To achieve his distinctive look, Woods layers two images on top of each other. At his glass desk, a table lamp illuminates the top image, while a floor lamp shines through the bottom image from under the glass table-top. After trying out different ideas, he sketches a pattern onto the top image, so he knows what shapes to cut out with his X-Acto knife. Since the images are printer-paper-sized, carving them out with a blade is tricky, but Woods says this is what sets his work apart from others’. “People try to mimic my style on Photoshop, but it’s not the same. A lot goes into it when it’s hand-carved,” he explains. “That separates me from other people.”

Iverson
Iverson

Once the images have been pasted on top of each other, the work is scanned and small blemishes are removed in Photoshop, but this is as far as it goes in terms of digital correction, or any kind of editing. Woods embraces imperfection, and he is delighted when something unintended turns out well. “Most things I create do contain some type of mistake,” he says. “I go in wanting to do a specific pattern but eventually when I’m done with it, it’s not what I planned at all.” He gives the example of a collage of basketball player Allen Iverson, which ended up including less of the top image that he had planned. 
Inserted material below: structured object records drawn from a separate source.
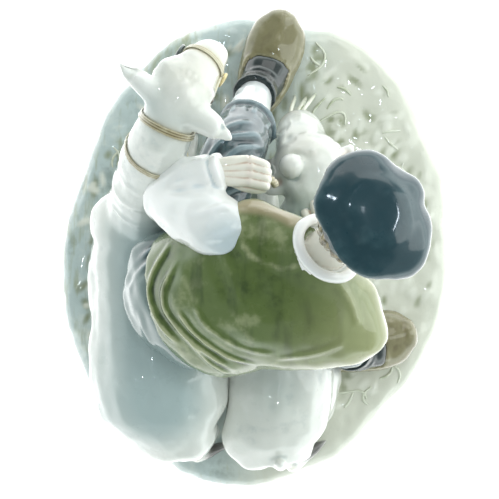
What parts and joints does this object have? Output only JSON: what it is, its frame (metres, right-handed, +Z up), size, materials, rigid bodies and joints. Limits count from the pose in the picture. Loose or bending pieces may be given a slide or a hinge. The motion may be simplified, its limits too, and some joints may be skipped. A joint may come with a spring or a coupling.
{
  "type": "porcelain figurine",
  "caption": "Glazed porcelain group of a boy in a beret and clogs seated on resting calves, one in a halter, on an oval grass base.",
  "frame": {"origin": "middle of the oval base's flat underside", "axes": "+Z up from the floor, +Y along the base's length towards the calves' heads, +X towards the side the boy leans to"},
  "size_m": [0.1646, 0.203, 0.1577],
  "materials": {
    "base_glaze": "gloss",
    "grass_glaze": "gloss",
    "haltered_calf_glaze": "gloss",
    "halter_glaze": "gloss",
    "grazing_calf_glaze": "gloss",
    "breeches_glaze": "gloss",
    "stocking_glaze": "gloss",
    "sock_glaze": "gloss",
    "clog_glaze": "gloss",
    "waistcoat_glaze": "gloss",
    "shirt_glaze": "gloss",
    "skin_glaze": "gloss",
    "hair_glaze": "gloss",
    "beret_glaze": "gloss"
  },
  "bodies": {
    "root": {"base": "base_glaze", "grass_tufts": "grass_glaze", "haltered_calf_body": "haltered_calf_glaze", "haltered_calf_neck": "haltered_calf_glaze", "haltered_calf_head": "haltered_calf_glaze", "haltered_calf_left_ear": "haltered_calf_glaze", "haltered_calf_right_ear": "haltered_calf_glaze", "haltered_calf_left_foreleg": "haltered_calf_glaze", "haltered_calf_right_foreleg": "haltered_calf_glaze", "haltered_calf_left_hind_leg": "haltered_calf_glaze", "haltered_calf_tail": "haltered_calf_glaze", "halter_noseband": "halter_glaze", "halter_cheek_straps": "halter_glaze", "halter_poll_strap": "halter_glaze", "halter_neck_strap": "halter_glaze", "halter_left_ring": "halter_glaze", "halter_right_ring": "halter_glaze", "halter_rope_end": "halter_glaze", "grazing_calf_body": "grazing_calf_glaze", "grazing_calf_neck": "grazing_calf_glaze", "grazing_calf_head": "grazing_calf_glaze", "grazing_calf_left_ear": "grazing_calf_glaze", "grazing_calf_right_ear": "grazing_calf_glaze", "grazing_calf_left_foreleg": "grazing_calf_glaze", "grazing_calf_right_foreleg": "grazing_calf_glaze", "grazing_calf_right_hind_leg": "grazing_calf_glaze", "grazing_calf_tail": "grazing_calf_glaze", "grass_sprig": "grass_glaze", "breeches_seat": "breeches_glaze", "breeches_left_leg": "breeches_glaze", "breeches_right_leg": "breeches_glaze", "left_stocking": "stocking_glaze", "right_stocking": "stocking_glaze", "left_sock": "sock_glaze", "right_sock": "sock_glaze", "left_clog": "clog_glaze", "right_clog": "clog_glaze", "waistcoat": "waistcoat_glaze", "shirt_collar": "shirt_glaze", "left_sleeve": "shirt_glaze", "right_sleeve": "shirt_glaze", "left_hand": "skin_glaze", "right_hand": "skin_glaze", "boy_neck": "skin_glaze", "boy_head": "skin_glaze", "boy_left_ear": "skin_glaze", "boy_right_ear": "skin_glaze", "boy_hair": "hair_glaze", "beret": "beret_glaze"}
  },
  "joints": []
}
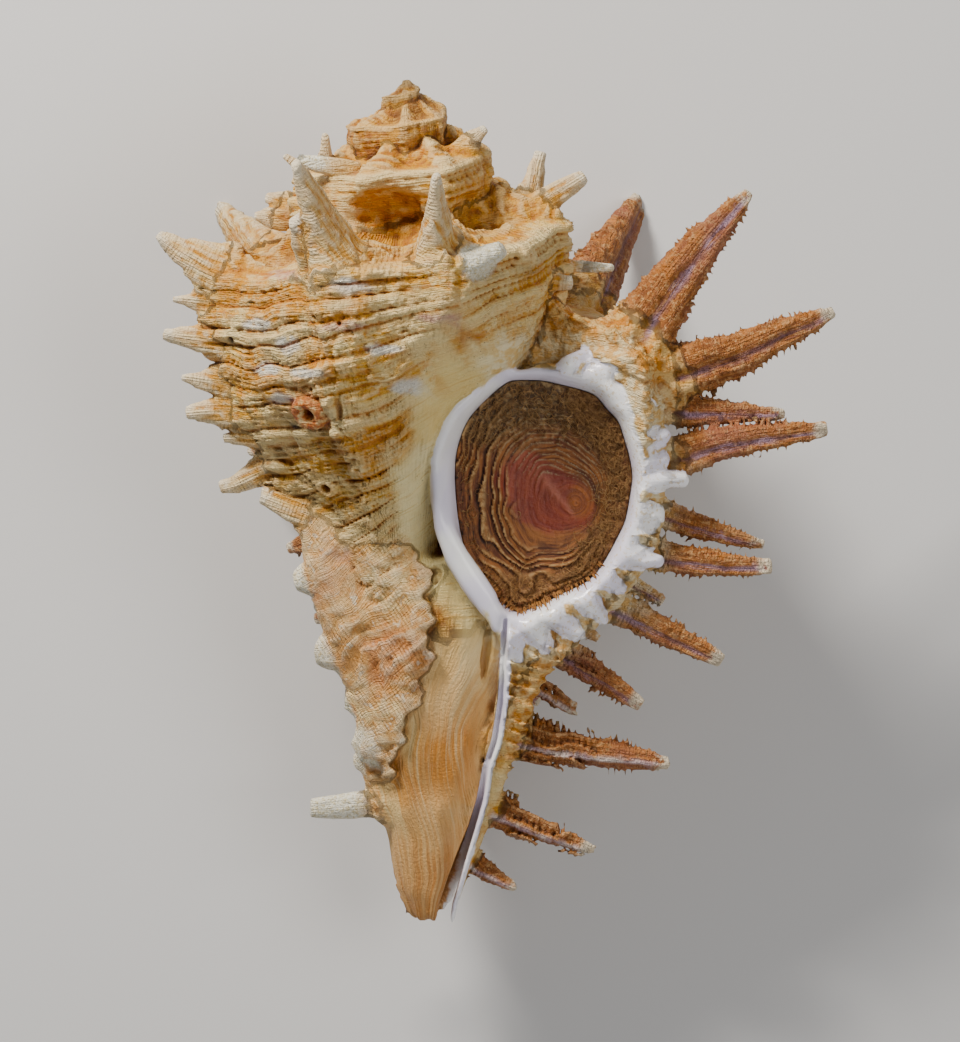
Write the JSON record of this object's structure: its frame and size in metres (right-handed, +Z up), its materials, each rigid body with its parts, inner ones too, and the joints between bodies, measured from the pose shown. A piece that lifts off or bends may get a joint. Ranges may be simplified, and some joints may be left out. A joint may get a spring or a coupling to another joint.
{
  "type": "spiny murex sea shell",
  "caption": "Spiny murex shell lying on its back, aperture up, its horny operculum closing the aperture, with an open canal and rows of trough-shaped spines.",
  "frame": {"origin": "centre of the bounding box in plan, on the surface that the three dorsal spine tips rest on", "axes": "+Z up, away from the resting surface and out of the aperture; +Y toward the apex, -Y toward the tip of the canal; +X toward the outer lip and its longest spines"},
  "size_m": [0.0598, 0.076, 0.0408],
  "materials": {
    "shell": "matt limy shell, cream and tan with white worn crests and red-brown hollows and spines; porcelain white rim",
    "operculum": "horny dark red-brown plate with fine growth lamellae and a satin sheen"
  },
  "bodies": {
    "root": {"shell": "shell", "operculum": "operculum"}
  },
  "joints": []
}
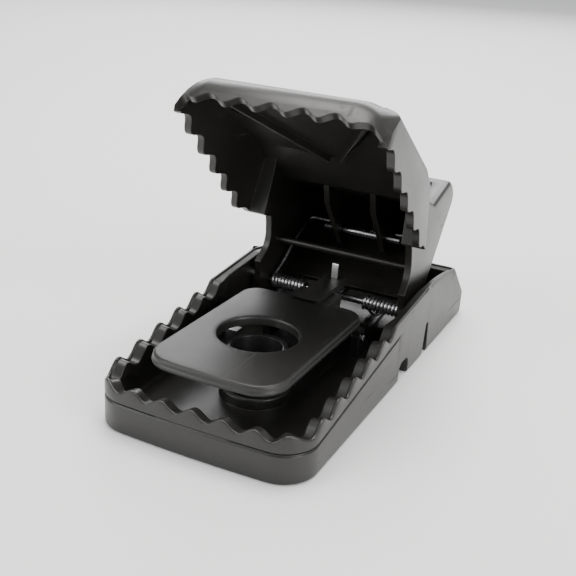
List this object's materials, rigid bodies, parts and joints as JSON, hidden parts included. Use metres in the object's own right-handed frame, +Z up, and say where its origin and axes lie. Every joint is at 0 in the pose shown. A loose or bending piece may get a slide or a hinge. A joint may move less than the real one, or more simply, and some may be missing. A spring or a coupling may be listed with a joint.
{
  "type": "snap mouse trap",
  "caption": "Moulded plastic snap mouse trap with a toothed tray and sprung toothed jaw, thumb pedal, tilting bait treadle, steel catch and lift-out bait cup, shown set.",
  "frame": {"origin": "centre of the set trap's box, on the surface that it stands on", "axes": "+Z up, the mouth faces -Y and the thumb pedal is at +Y, the trap's width runs along X"},
  "size_m": [0.05, 0.1084, 0.07],
  "materials": {
    "tray_plastic": "black injection-moulded plastic, satin gloss",
    "jaw_plastic": "black injection-moulded plastic, satin gloss outside, finer gloss inside",
    "treadle_plastic": "black injection-moulded plastic, fine satin",
    "cup_plastic": "black injection-moulded plastic, glossy",
    "spring_steel": "bright drawn spring wire",
    "pin_steel": "bright ground steel"
  },
  "bodies": {
    "tray": {"base_tray": "tray_plastic", "hinge_pin": "pin_steel", "treadle_pin": "pin_steel", "left_torsion_spring": "spring_steel", "right_torsion_spring": "spring_steel"},
    "jaw": {"jaw_shell": "jaw_plastic", "spring_bar": "pin_steel"},
    "trigger": {"treadle": "treadle_plastic", "catch_hook": "pin_steel"},
    "cup": {"bait_cup": "cup_plastic"}
  },
  "joints": [
    {"name": "jaw_hinge", "type": "hinge", "parent": "tray", "child": "jaw", "pos_m": [0, 0.01723, 0.011], "axis": [1, 0, 0], "range_deg": [-2, 53], "deforming": ["left_torsion_spring", "right_torsion_spring"]},
    {"name": "treadle_pivot", "type": "hinge", "parent": "tray", "child": "trigger", "pos_m": [0, 0.00473, 0.007], "axis": [1, 0, 0], "range_deg": [0, 6.5]},
    {"name": "bait_cup_lift", "type": "slide", "parent": "tray", "child": "cup", "axis": [0, 0, 1], "range_m": [0, 0.009]}
  ]
}
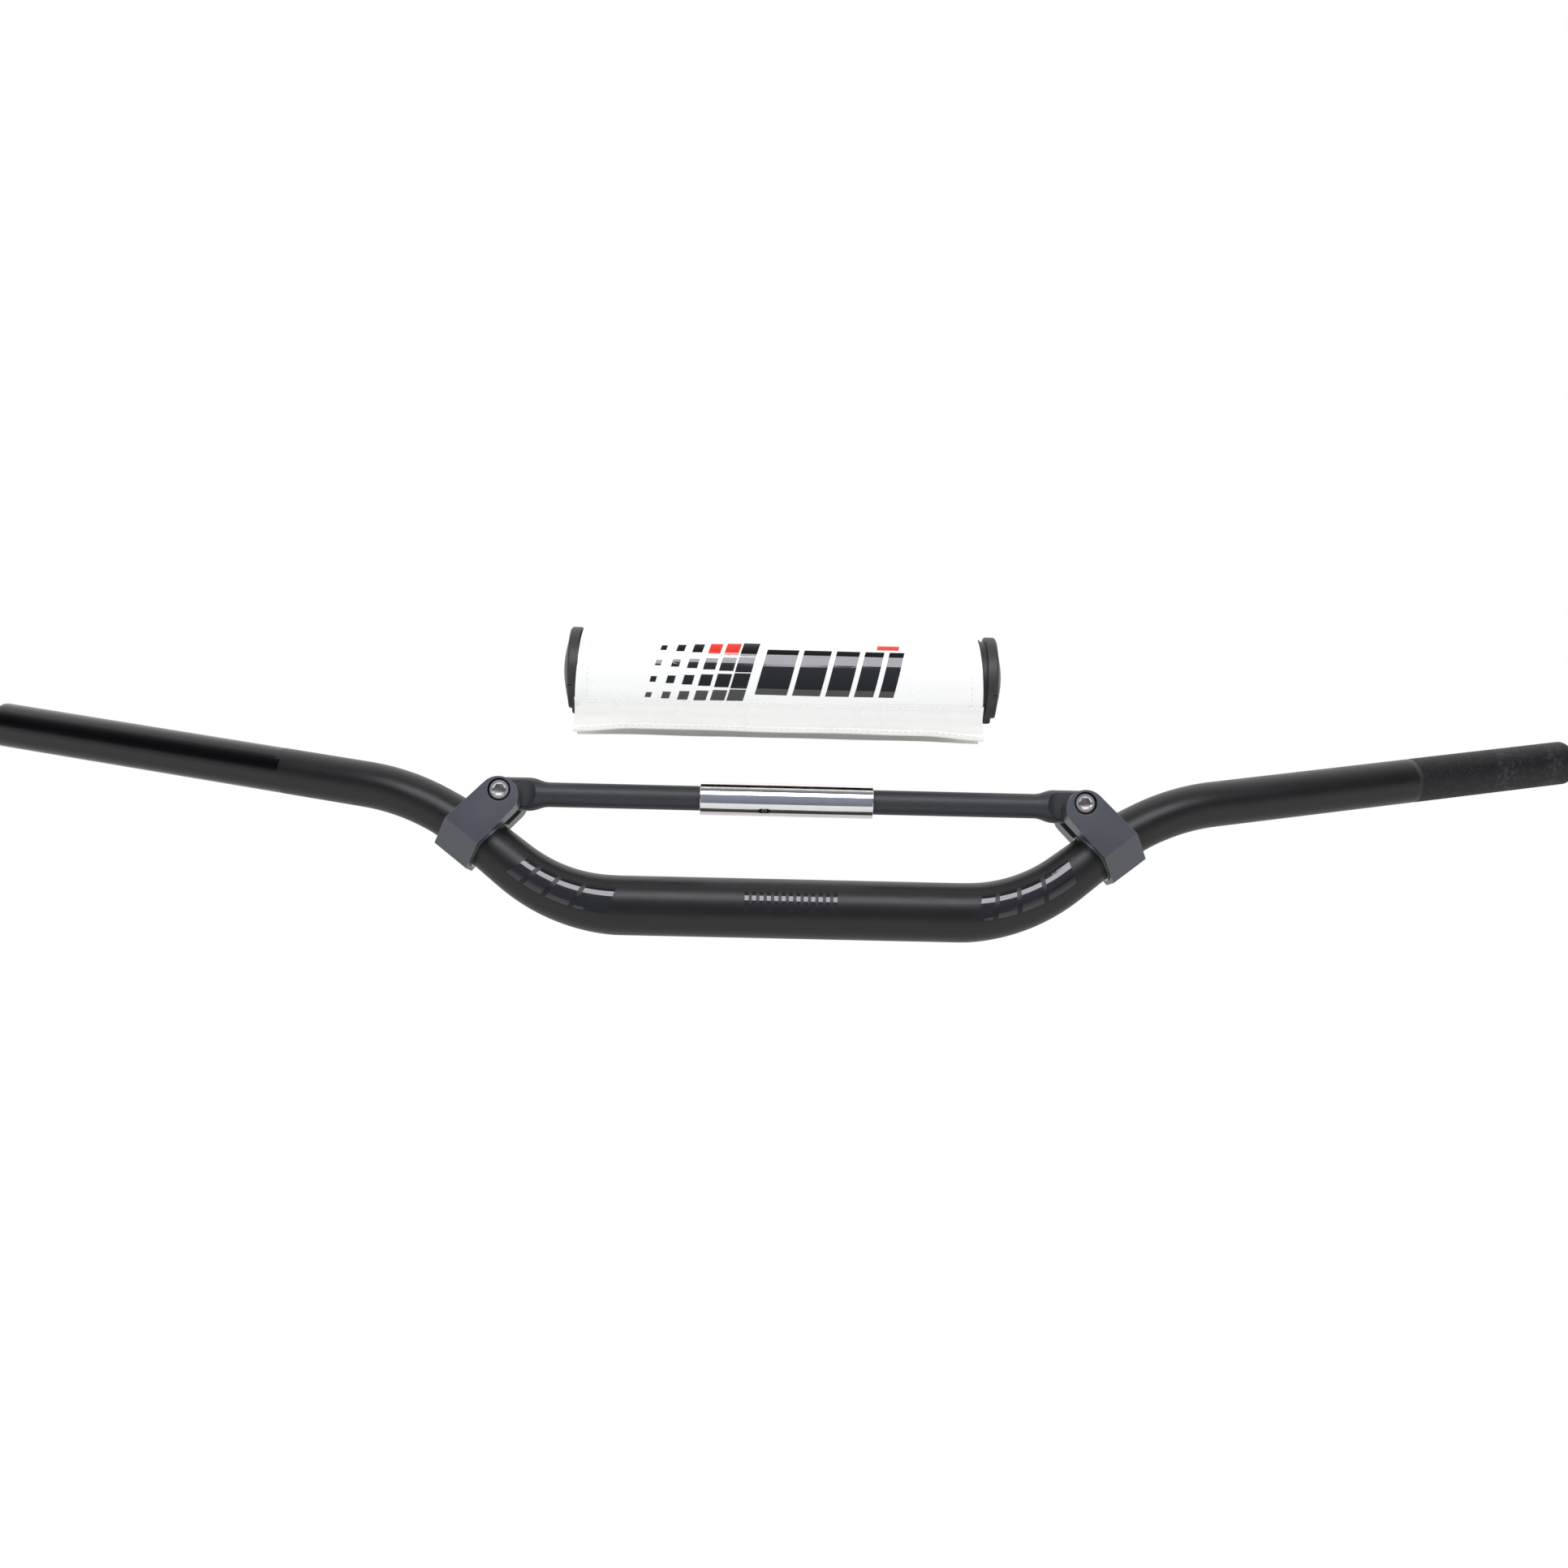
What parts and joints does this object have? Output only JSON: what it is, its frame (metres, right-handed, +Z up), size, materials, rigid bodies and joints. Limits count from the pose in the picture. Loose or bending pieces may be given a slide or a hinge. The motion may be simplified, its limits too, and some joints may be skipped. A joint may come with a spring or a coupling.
{
  "type": "motorcycle handlebar",
  "caption": "Tapered motorcycle handlebar with a clamped telescoping crossbar and a slip-on crossbar pad with closing flaps.",
  "frame": {"origin": "under the middle of the bar, on the tube's lowest flat, where it rests in the stem's saddle", "axes": "+X to the rider's left (the knurled end), +Y back to the rider, +Z up"},
  "size_m": [0.813, 0.0844, 0.1494],
  "materials": {
    "black_anodised": "bead-blasted, black anodised, satin; smooth and glossy at the throttle end, knurled at the other",
    "clamp_anodised": "bead-blasted, dark grey anodised, satin",
    "shim_aluminium": "plain, drawn",
    "rod_anodised": "turned, dark anodised, satin",
    "polished_aluminium": "polished",
    "steel": "zinc plated",
    "bearing_plastic": "moulded",
    "buffer_rubber": "moulded",
    "white_vinyl": "coated vinyl cloth, glossy",
    "pad_foam": "closed-cell foam",
    "cap_rubber": "moulded, matt",
    "hook_and_loop": "napped"
  },
  "bodies": {
    "bar": {"bar_tube": "black_anodised", "bar_clamp_left": "clamp_anodised", "bar_clamp_right": "clamp_anodised", "clamp_shim_left": "shim_aluminium", "clamp_shim_right": "shim_aluminium", "pivot_bolt_left": "steel", "pivot_bolt_right": "steel", "pivot_bushing_left": "steel", "pivot_bushing_right": "steel"},
    "rod_left": {"crossbar_rod_left": "rod_anodised", "retaining_pin_left": "steel"},
    "sleeve": {"crossbar_sleeve": "polished_aluminium", "sleeve_bush_left": "bearing_plastic", "sleeve_bush_right": "bearing_plastic", "sleeve_spacer": "polished_aluminium", "rubber_buffer_left": "buffer_rubber", "rubber_buffer_right": "buffer_rubber"},
    "rod_right": {"crossbar_rod_right": "rod_anodised", "retaining_pin_right": "steel"},
    "pad": {"pad_foam": "pad_foam", "pad_cover": "white_vinyl", "pad_end_cap_left": "cap_rubber", "pad_end_cap_right": "cap_rubber"},
    "flap_front": {"pad_flap_front": "white_vinyl", "hook_strip": "hook_and_loop"},
    "flap_rear": {"pad_flap_rear": "white_vinyl", "loop_strip": "hook_and_loop"}
  },
  "joints": [
    {"name": "crossbar_pivot", "type": "hinge", "parent": "bar", "child": "rod_left", "pos_m": [-0.139, 0, 0.06668], "axis": [0, 1, 0], "range_deg": [-0.25, 0.25]},
    {"name": "sleeve_stroke", "type": "slide", "parent": "rod_left", "child": "sleeve", "axis": [1, 0, 0], "range_m": [-0.001, 0.001], "stiffness_N_per_m": 4000, "deforming": ["rubber_buffer_left"]},
    {"name": "right_rod_stroke", "type": "slide", "parent": "sleeve", "child": "rod_right", "axis": [1, 0, 0], "range_m": [-0.001, 0.001], "stiffness_N_per_m": 4000, "deforming": ["rubber_buffer_right"]},
    {"name": "pad_fit", "type": "slide", "parent": "bar", "child": "pad", "axis": [0, 0, -1], "range_m": [0, 0.061]},
    {"name": "front_flap_close", "type": "hinge", "parent": "pad", "child": "flap_front", "pos_m": [-0.006, -0.0093, 0.10748], "axis": [1, 0, 0], "range_deg": [0, 75]},
    {"name": "rear_flap_close", "type": "hinge", "parent": "pad", "child": "flap_rear", "pos_m": [-0.006, 0.0086, 0.10788], "axis": [-1, 0, 0], "range_deg": [0, 88]}
  ],
  "couplings": [
    {"joint": "right_rod_stroke", "follows": "sleeve_stroke", "ratio": 1}
  ]
}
“Mistakes lead me to other parts of myself, or my art, that I didn’t know existed,” Woods says, and this is the reason he sells original hard copies of his work, or “one-of-ones.” They go for $55, listed from time to time on his website. “Some people say I should charge more, but I like people having access to my art. You get to see where I messed up, which is what I love about Basquiat, too,” he says. “You never know what part of it was intended and what part of it was a mistake.”